As an archaeologist digging in Israel in the 21st century, I am especially impressed with the way new technologies have transformed fieldwork, irreversibly changing our approach to how archaeology is practiced and taught. These new technologies have also profoundly expanded our ability to address a wider range of questions about the past.a
Though the excitement of digging is still there, fieldwork at most excavations requires technologies and skills that were unimaginable just a couple of decades ago. Due in part to conservation concerns (as well as budgetary constraints), less exploration is done via excavation. Before a spade hits the ground, many projects conduct extensive surveys that use geophysical prospecting—for example, geomagnetic investigations, electrical resistivity tomography, aerial and satellite images and intensive pedestrian surveys accompanied by small subsurface soundings (pit testing). The emphasis is often on non-intrusive documentation of a site and concomitantly less excavation.

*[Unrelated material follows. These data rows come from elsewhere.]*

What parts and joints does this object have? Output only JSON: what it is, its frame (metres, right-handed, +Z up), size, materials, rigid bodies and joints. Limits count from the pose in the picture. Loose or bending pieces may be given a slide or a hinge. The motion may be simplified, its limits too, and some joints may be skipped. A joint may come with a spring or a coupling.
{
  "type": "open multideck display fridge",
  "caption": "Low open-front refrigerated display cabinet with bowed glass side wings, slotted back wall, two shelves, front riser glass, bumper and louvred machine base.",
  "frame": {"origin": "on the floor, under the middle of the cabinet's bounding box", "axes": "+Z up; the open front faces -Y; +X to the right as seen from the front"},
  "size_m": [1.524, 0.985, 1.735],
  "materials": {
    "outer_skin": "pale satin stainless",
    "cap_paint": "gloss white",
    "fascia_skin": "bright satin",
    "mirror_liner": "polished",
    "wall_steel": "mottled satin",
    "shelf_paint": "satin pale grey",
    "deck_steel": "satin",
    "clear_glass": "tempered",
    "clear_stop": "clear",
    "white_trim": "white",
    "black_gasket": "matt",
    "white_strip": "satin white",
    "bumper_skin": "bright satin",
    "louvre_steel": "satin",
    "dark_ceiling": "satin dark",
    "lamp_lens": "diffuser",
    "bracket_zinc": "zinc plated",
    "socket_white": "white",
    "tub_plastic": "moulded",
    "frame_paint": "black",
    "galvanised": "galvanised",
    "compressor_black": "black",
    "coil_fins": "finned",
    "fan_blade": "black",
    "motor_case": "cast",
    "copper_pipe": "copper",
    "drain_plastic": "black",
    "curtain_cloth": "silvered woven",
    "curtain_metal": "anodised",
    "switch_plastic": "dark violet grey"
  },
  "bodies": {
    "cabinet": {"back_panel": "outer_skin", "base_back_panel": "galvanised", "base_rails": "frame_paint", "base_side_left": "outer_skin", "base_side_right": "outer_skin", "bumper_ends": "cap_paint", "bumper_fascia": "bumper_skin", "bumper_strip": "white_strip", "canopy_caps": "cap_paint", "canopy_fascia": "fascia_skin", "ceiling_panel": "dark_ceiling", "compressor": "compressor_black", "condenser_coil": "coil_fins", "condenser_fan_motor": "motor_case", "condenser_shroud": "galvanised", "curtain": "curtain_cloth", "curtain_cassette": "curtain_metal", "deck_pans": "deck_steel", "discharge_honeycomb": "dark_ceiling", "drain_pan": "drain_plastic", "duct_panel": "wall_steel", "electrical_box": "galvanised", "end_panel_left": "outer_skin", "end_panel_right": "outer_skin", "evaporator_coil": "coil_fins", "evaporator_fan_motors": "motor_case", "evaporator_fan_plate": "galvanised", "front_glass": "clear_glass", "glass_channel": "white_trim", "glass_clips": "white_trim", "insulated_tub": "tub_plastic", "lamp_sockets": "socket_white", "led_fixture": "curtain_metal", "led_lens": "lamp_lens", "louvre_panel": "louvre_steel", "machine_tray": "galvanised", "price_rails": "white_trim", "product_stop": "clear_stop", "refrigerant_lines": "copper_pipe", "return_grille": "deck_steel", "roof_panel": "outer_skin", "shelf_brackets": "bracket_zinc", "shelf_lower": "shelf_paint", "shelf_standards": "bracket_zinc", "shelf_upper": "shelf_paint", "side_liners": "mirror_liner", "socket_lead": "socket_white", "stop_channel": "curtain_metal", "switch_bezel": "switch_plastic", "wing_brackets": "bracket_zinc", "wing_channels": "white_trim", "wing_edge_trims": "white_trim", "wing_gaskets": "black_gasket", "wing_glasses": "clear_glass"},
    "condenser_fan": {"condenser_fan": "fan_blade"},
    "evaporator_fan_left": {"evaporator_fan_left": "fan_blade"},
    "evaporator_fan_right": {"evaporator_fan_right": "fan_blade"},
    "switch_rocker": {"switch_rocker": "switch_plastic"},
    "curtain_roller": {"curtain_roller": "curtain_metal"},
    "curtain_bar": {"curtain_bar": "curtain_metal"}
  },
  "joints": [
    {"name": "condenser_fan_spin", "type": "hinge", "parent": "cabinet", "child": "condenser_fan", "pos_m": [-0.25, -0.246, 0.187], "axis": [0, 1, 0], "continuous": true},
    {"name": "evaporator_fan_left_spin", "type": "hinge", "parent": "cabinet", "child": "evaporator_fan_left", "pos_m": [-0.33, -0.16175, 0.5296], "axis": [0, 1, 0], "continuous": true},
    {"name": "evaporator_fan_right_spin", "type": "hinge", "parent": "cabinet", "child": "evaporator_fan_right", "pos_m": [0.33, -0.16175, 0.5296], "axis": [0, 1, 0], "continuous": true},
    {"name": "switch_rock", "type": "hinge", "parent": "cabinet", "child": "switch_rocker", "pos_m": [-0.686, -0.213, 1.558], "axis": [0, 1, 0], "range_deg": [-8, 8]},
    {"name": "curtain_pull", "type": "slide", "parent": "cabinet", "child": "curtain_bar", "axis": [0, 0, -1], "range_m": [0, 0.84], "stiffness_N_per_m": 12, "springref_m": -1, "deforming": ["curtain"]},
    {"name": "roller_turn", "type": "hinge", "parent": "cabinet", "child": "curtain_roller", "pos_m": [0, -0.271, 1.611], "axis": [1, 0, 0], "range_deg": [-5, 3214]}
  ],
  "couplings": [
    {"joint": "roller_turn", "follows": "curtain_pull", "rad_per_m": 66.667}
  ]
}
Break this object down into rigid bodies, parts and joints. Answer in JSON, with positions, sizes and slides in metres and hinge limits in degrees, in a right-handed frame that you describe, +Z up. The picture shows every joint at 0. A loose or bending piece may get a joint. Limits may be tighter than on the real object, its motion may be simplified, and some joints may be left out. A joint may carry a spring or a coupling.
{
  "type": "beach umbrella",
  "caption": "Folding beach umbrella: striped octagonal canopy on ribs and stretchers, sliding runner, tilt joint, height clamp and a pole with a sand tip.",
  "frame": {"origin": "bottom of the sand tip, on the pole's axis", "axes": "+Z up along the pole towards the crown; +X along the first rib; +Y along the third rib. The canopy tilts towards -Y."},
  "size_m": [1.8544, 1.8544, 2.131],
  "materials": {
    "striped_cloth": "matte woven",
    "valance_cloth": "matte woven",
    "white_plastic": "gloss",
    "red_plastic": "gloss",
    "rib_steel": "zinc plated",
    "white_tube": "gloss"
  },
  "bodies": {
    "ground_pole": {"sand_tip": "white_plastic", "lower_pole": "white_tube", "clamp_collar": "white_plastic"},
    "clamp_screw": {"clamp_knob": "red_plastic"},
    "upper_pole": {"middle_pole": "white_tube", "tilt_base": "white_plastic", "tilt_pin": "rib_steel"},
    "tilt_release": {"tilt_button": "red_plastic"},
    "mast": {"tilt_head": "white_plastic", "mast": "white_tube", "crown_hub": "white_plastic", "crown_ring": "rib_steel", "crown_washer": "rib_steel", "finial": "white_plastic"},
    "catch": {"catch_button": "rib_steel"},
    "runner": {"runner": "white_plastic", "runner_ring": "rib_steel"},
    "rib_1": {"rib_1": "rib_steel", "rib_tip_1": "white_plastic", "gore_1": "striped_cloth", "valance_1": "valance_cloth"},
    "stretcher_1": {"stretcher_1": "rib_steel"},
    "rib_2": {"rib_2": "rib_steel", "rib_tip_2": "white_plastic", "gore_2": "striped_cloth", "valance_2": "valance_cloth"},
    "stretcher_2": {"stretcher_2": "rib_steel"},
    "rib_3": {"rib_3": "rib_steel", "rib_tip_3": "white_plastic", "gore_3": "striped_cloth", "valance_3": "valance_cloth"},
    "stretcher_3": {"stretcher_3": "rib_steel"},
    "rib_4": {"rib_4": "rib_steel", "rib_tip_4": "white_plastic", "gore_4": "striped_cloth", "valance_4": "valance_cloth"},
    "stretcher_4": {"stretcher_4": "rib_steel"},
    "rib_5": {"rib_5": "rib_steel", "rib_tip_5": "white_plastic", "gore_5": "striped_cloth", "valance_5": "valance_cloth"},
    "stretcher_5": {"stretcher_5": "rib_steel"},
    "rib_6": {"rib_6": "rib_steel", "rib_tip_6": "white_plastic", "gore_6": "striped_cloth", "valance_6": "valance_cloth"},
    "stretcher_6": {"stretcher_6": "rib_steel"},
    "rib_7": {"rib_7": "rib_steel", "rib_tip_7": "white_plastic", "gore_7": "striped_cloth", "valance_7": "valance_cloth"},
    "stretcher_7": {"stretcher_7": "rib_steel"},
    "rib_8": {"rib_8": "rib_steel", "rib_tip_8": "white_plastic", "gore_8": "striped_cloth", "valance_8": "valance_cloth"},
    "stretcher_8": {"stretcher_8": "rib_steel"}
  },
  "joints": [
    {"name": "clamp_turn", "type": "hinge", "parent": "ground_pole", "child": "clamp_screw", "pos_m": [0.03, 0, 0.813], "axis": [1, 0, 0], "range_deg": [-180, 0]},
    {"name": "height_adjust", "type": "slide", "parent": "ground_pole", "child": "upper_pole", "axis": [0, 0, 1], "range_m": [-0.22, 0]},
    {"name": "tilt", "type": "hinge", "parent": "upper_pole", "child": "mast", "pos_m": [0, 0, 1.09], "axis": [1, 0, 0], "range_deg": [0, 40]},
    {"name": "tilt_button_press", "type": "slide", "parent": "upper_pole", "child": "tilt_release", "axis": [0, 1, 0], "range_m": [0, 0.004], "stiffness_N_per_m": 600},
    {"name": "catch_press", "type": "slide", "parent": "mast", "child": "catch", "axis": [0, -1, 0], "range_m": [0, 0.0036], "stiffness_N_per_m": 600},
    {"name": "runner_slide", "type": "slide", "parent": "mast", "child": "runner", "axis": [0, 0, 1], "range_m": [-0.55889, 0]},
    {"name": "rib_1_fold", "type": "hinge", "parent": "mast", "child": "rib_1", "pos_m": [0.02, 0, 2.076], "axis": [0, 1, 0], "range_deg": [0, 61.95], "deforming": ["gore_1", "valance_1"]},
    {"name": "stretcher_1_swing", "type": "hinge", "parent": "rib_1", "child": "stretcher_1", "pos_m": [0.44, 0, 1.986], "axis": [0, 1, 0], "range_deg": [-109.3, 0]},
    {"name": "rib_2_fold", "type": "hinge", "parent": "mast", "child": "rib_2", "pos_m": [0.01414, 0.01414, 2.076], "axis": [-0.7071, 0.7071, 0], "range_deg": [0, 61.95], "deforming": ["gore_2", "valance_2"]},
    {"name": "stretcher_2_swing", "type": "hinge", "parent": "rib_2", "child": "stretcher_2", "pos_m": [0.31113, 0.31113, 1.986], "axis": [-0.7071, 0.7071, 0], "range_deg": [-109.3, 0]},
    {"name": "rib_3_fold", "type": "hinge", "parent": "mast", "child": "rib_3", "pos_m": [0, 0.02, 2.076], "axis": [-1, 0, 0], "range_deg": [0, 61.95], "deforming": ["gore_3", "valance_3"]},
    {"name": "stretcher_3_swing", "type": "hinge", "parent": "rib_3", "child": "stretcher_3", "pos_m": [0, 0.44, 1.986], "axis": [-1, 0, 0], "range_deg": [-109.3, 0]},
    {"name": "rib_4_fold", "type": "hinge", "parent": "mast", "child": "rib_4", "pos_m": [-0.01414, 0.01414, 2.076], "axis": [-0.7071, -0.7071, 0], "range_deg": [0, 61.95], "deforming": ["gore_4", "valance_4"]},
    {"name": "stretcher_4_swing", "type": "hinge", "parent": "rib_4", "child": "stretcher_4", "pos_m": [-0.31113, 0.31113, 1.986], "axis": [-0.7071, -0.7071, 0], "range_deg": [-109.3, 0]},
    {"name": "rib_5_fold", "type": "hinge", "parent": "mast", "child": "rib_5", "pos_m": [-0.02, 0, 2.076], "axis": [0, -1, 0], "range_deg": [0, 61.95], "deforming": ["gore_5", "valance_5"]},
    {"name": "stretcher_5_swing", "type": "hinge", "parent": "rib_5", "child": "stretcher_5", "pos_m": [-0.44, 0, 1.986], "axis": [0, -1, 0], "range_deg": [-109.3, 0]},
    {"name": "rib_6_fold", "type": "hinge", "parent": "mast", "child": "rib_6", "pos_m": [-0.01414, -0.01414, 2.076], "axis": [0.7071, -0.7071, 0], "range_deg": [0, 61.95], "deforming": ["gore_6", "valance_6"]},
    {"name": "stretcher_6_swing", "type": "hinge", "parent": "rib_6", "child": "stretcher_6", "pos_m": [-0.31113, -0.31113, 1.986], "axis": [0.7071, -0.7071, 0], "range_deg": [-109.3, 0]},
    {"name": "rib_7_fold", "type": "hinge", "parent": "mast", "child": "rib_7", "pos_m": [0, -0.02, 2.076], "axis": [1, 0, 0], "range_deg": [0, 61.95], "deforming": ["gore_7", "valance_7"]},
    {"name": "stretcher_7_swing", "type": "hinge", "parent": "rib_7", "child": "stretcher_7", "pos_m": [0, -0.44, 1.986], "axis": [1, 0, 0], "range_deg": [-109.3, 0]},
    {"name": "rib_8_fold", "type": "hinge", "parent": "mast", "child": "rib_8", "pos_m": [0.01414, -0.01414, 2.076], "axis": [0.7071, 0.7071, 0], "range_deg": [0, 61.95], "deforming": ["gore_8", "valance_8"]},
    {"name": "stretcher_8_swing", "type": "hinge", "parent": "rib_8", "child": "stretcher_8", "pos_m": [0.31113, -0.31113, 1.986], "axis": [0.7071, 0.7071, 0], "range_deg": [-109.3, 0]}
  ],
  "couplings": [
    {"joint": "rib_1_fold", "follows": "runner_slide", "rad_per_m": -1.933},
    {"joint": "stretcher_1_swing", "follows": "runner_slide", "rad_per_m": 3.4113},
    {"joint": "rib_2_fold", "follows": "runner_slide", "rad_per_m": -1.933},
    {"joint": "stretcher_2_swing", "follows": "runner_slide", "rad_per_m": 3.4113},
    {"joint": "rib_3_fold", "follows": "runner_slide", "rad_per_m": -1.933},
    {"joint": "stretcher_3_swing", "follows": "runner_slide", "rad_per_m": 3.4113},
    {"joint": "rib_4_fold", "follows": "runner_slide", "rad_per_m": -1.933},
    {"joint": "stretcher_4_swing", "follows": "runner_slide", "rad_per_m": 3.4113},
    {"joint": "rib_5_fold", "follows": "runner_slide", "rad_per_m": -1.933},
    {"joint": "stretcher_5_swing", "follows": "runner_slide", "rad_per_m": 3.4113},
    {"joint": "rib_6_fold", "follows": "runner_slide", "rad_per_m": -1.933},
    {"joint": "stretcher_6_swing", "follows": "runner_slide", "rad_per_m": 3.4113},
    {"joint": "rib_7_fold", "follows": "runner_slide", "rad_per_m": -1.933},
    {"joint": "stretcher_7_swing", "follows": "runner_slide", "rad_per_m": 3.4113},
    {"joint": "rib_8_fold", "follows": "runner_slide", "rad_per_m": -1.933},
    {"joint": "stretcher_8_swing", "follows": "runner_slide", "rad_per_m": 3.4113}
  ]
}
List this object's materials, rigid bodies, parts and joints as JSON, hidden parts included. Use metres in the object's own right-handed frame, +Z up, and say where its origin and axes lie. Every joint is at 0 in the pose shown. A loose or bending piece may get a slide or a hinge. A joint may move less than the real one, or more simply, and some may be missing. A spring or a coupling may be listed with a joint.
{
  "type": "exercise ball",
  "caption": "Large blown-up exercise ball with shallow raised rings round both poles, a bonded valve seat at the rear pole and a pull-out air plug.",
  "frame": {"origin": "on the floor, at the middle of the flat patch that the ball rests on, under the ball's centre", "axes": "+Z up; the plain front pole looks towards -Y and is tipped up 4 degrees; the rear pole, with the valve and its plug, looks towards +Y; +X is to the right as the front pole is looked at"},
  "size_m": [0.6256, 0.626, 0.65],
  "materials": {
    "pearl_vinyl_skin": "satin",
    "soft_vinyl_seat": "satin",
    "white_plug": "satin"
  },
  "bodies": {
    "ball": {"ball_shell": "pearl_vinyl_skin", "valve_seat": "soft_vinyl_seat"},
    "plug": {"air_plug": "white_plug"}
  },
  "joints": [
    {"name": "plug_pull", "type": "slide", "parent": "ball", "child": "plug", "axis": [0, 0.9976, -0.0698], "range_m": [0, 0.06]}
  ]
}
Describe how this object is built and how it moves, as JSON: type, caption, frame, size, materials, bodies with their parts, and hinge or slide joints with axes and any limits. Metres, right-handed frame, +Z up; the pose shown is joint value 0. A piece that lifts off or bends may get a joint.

When digging does occur, new questions are being asked of the archaeological remains. Increasingly, efforts are made to extract evidence not readily visible to the naked eye. On-site micro-archaeology, or information that can be documented via a microscope, is one of the more exciting approaches to maximize data collection to address more nuanced questions. While the use of science in archaeological investigations is not new, remarkably it is now possible to conduct scientific analyses in real time in field laboratories set up during the actual excavation. This allows feedback and collaboration between archaeologists and scientists, which often results in refinements in excavation strategy. At Dor, Tell es-Safi/Gath, Megiddo and Tel Akko, scientists from the Weizmann Institute’s Kimmel Center for Archaeological Science (www.weizmann.ac.il/kimmel-arch/) have been working alongside archaeologists during the actual excavation season to harness the power of scientific analyses to address questions that traditional archaeological techniques cannot even begin to explore. In some cases, for example, the discovery of bronze and iron production side-by-side in early Iron II levels at Tell es-Safi/Gath has transformed our understanding of ancient metallurgy.1
Documentation of excavations is now increasingly done in real space, implementing differential Global Positioning Systems (GPS) and total stations that record measurements based on a projected real-world coordinate system using Geographic Information Systems (GIS). Sophisticated digital databases integrate field diaries, photos, drawings and videos. And excavations are now recorded extensively by digital cameras, laser scanners and computers. At Tel Akko, where I codirect excavations with Michal Artzy of the University of Haifa, we have developed a new state-of-the-art 3D documentation system.2 Our approach uses digital cameras, either hand-held or attached to a mast, a helium balloon or remote-controlled miniature helicopter, and PhotoScan, a photogrammetry software program developed by Agisoft. In the field, this technique produces a georeferenced orthophoto, which is used to create a digital plan with sub-centimeter spatial accuracy and a 3D image. All this is a far cry from the laying out of grids using tape measures and dumpy levels that I remember, where human errors are inevitable—especially under the hot summer sun—and are compounded over time.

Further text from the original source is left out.